#### EXERCISE DETAILS
Reproduce exactly the section that begins at the line containing "rounding = [edge" and ends at the line containing "for corner in", both lines included; omit all other lines.

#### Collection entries
________________________
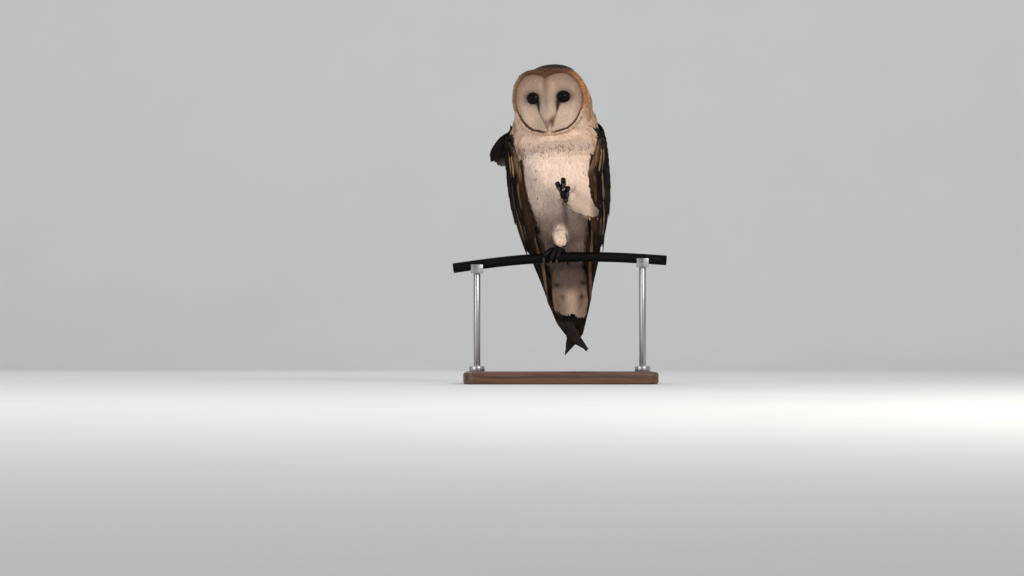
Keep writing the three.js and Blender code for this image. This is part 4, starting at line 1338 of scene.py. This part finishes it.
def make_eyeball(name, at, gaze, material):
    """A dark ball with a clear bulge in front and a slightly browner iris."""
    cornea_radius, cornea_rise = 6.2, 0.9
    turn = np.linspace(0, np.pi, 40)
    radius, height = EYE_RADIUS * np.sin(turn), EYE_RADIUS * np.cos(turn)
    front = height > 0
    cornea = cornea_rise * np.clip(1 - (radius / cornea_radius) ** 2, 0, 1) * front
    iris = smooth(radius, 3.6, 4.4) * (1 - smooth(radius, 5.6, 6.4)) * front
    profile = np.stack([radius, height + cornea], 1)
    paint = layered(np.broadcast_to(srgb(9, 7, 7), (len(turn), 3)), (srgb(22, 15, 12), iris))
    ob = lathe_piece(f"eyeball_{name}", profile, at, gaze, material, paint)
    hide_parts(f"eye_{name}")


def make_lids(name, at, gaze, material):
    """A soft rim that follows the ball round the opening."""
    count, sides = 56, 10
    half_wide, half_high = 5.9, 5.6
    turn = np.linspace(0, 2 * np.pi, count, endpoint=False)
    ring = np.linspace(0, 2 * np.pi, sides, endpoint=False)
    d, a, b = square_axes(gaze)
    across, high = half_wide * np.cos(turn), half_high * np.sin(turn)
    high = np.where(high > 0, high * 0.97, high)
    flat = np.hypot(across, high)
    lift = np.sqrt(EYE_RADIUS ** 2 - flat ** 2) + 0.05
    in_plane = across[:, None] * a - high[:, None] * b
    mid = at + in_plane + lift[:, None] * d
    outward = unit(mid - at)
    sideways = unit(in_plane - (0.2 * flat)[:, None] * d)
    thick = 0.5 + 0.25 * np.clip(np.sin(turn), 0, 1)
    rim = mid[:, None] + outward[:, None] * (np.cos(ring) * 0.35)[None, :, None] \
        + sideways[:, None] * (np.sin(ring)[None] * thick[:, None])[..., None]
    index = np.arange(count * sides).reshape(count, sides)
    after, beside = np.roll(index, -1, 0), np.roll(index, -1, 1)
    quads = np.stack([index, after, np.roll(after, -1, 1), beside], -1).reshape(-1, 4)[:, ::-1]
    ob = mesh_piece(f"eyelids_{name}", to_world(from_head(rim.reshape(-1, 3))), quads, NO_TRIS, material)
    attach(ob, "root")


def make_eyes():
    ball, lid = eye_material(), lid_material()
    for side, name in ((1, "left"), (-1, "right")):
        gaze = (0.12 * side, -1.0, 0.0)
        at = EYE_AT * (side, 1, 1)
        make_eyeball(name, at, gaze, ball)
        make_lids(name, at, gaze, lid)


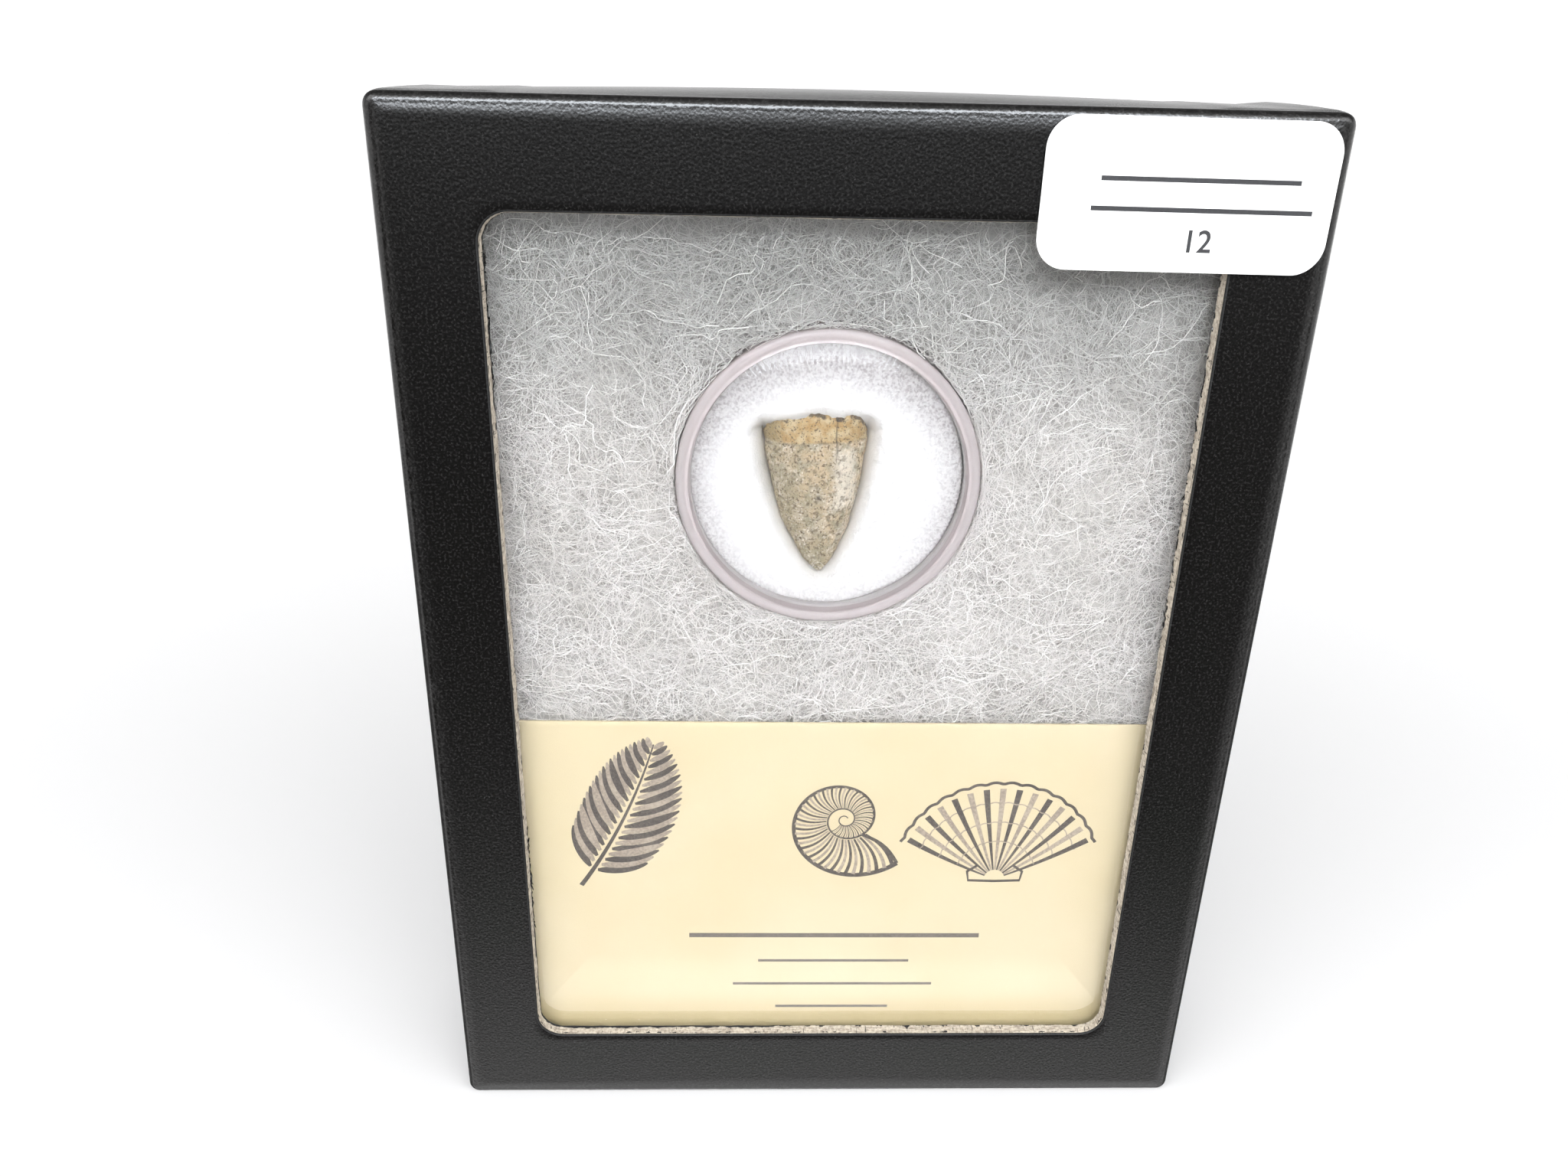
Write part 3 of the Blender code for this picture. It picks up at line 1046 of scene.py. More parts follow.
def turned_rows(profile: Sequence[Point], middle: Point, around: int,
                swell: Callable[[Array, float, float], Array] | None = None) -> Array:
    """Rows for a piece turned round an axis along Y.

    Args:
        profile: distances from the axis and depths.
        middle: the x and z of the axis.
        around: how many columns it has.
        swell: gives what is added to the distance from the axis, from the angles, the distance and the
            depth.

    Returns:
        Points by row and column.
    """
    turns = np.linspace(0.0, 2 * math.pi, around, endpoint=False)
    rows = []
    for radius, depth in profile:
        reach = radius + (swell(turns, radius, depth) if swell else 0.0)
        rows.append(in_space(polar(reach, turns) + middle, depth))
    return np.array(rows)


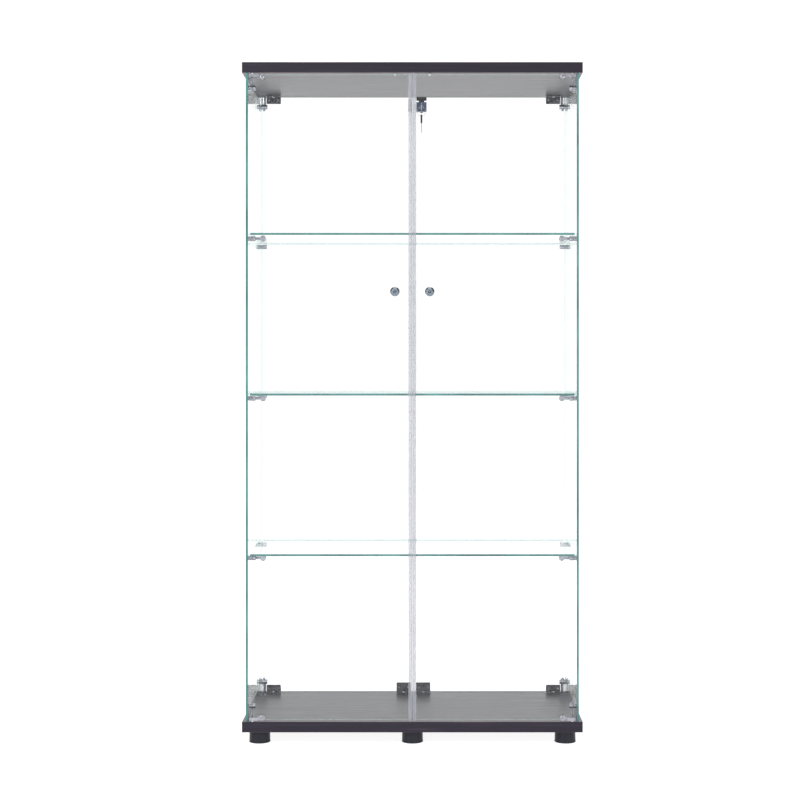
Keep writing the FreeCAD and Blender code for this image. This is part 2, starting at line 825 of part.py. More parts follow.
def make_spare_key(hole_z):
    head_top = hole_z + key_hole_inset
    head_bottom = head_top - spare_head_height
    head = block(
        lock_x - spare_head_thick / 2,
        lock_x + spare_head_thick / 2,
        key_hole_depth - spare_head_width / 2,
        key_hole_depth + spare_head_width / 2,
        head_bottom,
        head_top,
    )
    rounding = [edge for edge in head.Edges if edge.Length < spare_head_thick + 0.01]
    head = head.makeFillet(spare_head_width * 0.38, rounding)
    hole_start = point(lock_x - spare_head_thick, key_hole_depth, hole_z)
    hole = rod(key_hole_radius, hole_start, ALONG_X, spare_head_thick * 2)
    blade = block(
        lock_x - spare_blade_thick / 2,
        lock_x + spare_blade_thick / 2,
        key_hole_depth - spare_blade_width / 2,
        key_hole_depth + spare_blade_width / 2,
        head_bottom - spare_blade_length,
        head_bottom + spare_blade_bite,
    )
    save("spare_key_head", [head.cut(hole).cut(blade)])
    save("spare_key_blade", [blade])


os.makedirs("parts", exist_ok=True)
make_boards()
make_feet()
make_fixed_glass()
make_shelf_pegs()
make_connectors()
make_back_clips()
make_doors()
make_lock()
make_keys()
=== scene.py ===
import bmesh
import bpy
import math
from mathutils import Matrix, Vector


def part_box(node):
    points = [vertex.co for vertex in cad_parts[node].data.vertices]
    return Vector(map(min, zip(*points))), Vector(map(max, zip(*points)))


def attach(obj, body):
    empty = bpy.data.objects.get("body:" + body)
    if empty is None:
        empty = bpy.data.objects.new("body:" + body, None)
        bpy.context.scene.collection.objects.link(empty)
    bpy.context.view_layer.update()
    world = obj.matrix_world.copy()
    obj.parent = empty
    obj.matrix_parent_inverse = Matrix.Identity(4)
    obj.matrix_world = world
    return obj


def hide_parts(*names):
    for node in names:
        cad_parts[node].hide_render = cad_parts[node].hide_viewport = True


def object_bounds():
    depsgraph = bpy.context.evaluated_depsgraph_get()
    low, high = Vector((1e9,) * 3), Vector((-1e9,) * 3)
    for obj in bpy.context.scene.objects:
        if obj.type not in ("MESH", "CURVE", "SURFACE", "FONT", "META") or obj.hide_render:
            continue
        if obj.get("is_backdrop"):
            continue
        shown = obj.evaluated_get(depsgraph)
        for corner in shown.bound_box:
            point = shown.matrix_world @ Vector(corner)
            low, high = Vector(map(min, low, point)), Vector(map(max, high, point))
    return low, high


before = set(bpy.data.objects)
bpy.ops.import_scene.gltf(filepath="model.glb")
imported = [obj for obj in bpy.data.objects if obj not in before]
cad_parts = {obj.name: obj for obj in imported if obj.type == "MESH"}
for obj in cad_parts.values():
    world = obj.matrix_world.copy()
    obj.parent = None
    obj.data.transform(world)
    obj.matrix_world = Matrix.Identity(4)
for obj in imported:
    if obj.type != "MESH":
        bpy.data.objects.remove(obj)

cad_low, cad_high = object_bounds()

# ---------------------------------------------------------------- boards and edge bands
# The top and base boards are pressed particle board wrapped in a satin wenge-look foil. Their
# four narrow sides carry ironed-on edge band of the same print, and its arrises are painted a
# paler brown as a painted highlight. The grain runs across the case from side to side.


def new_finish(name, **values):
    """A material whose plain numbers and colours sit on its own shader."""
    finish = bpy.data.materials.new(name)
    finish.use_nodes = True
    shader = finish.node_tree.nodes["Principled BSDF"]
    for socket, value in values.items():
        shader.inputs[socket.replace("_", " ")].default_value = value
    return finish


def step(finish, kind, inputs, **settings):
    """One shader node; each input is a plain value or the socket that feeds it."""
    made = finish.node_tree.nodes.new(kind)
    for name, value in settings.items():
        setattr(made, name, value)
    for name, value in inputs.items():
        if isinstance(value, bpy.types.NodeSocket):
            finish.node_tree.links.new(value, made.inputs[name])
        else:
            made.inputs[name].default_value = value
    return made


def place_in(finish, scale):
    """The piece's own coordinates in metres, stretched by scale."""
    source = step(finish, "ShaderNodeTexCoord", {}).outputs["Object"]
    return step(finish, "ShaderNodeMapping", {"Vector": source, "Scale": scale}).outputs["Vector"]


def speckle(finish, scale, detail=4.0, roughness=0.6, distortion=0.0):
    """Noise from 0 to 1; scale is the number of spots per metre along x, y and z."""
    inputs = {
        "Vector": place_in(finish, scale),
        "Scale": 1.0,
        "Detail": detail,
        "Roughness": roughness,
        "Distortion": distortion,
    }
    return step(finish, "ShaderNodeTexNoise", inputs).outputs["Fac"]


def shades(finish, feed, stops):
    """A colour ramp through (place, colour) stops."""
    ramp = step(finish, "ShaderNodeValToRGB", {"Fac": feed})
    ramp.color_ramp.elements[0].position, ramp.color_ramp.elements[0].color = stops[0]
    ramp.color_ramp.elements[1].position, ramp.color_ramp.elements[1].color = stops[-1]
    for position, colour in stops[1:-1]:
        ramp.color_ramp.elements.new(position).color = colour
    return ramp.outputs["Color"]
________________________
#### RESULT FOR THIS EXERCISE
    rounding = [edge for edge in head.Edges if edge.Length < spare_head_thick + 0.01]
    head = head.makeFillet(spare_head_width * 0.38, rounding)
    hole_start = point(lock_x - spare_head_thick, key_hole_depth, hole_z)
    hole = rod(key_hole_radius, hole_start, ALONG_X, spare_head_thick * 2)
    blade = block(
        lock_x - spare_blade_thick / 2,
        lock_x + spare_blade_thick / 2,
        key_hole_depth - spare_blade_width / 2,
        key_hole_depth + spare_blade_width / 2,
        head_bottom - spare_blade_length,
        head_bottom + spare_blade_bite,
    )
    save("spare_key_head", [head.cut(hole).cut(blade)])
    save("spare_key_blade", [blade])


os.makedirs("parts", exist_ok=True)
make_boards()
make_feet()
make_fixed_glass()
make_shelf_pegs()
make_connectors()
make_back_clips()
make_doors()
make_lock()
make_keys()
=== scene.py ===
import bmesh
import bpy
import math
from mathutils import Matrix, Vector


def part_box(node):
    points = [vertex.co for vertex in cad_parts[node].data.vertices]
    return Vector(map(min, zip(*points))), Vector(map(max, zip(*points)))


def attach(obj, body):
    empty = bpy.data.objects.get("body:" + body)
    if empty is None:
        empty = bpy.data.objects.new("body:" + body, None)
        bpy.context.scene.collection.objects.link(empty)
    bpy.context.view_layer.update()
    world = obj.matrix_world.copy()
    obj.parent = empty
    obj.matrix_parent_inverse = Matrix.Identity(4)
    obj.matrix_world = world
    return obj


def hide_parts(*names):
    for node in names:
        cad_parts[node].hide_render = cad_parts[node].hide_viewport = True


def object_bounds():
    depsgraph = bpy.context.evaluated_depsgraph_get()
    low, high = Vector((1e9,) * 3), Vector((-1e9,) * 3)
    for obj in bpy.context.scene.objects:
        if obj.type not in ("MESH", "CURVE", "SURFACE", "FONT", "META") or obj.hide_render:
            continue
        if obj.get("is_backdrop"):
            continue
        shown = obj.evaluated_get(depsgraph)
        for corner in shown.bound_box:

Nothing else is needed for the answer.